Courage. Rares, en effet, furent, ces dernières années, les intellectuels capables d’authentiques faits d’armes. Rappelons-nous du « cas » Régis Debray qui, pour avoir eu le courage de « mal penser » lors de la guerre du Kosovo, fut mis en quarantaine (un temps) par l’intelligentsia parisienne. Nous eûmes par la suite la cohorte des thuriféraires du bushisme ambiant, serviles accompagnateurs de toutes les campagnes de civilisation, le Bien contre le Mal, qui, en Irak comme ailleurs, se vautrèrent dans le ridicule. Une raison comme une autre de redire que nous ne supportons plus les apparitions méthodiques des intellectuels de la caste séparée, les Glucksmann, BHL, Finkielkraut ou Bruckner (liste non exhaustive), que la médiacratie dominante ne critique plus sur le fond des oeuvres mais reçoit avec tranquillité, en tous lieux et en toutes circonstances, comme des produits d’appel, des valeurs sûres de l’Audimat déphasé pour lesquels, allégeance commune, seuls comptent la posture et le temps d’antenne occupé.

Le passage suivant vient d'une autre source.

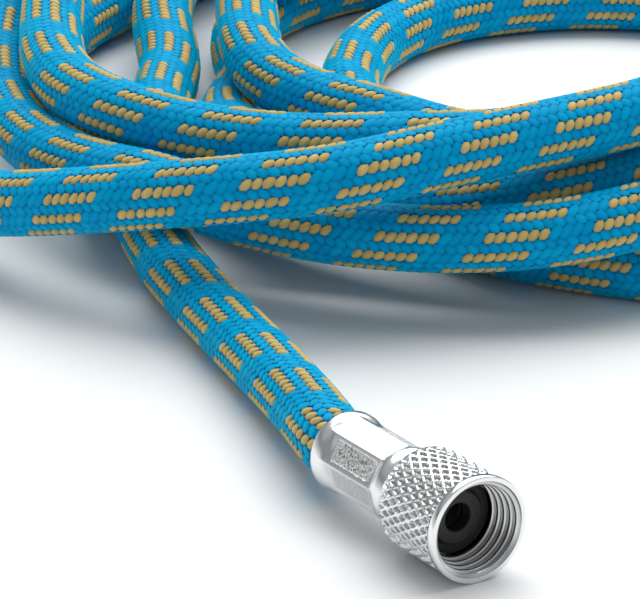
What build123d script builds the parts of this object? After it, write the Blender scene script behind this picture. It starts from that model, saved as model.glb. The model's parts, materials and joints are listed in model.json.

Mobiliser. Il n’y a pas de hasard. Pour avoir vu de près certaines de ses tentatives, Jacques Derrida en personne, à la fi n des années quatre-vingt-dix, avait ressenti ce besoin de « reprendre la main », d’être plus présent en utilisant, même très modestement, les moyens de l’époque télévisuelle (Régis Debray l’accompagna dans un mano a mano historique, visionnez cette émission de toute urgence sur Internet). Quelle était l’intention ? Éviter que ne se perpétue un vide créé par le trop-plein de vide, précisément ? Retrouver le pouvoir déchu de mobiliser des idées, fonction alors largement désactivée, en une époque toujours rugissante où l’on nous rabâche sur tous les tons qu’il n’y a plus de « sens de l’histoire », plus « d’horizon » à atteindre ou à dépasser, et surtout plus « aucun moyen » pour tenter d’y parvenir ? À sa manière, telle une introspection intime, Derrida nous mettait en garde contre cette forme de démission collective liée à la croyance imposée qui présuppose que le processus social fonctionne de façon quasi automatique et que, surtout, il convient de ne pas s’en mêler, donc d’adhérer au même schéma de renoncement. La tentation est connue : essayer de défricher le monde par petits bouts sans possibilité de délivrer un message global. Comme si penser la totalité devenait impossible. Engagement et doutes peuvent aller de pair, nous a enseigné Lévi-Strauss. Quelque chose s’est dérobé sous nos pieds… Heureusement que les Debray, Badiou, Todd, Rancière, Nancy, Sève, Latour, Michéa, Surya (liste elle aussi non exhaustive) sont toujours là pour sauver l’honneur. Et souvent plus encore.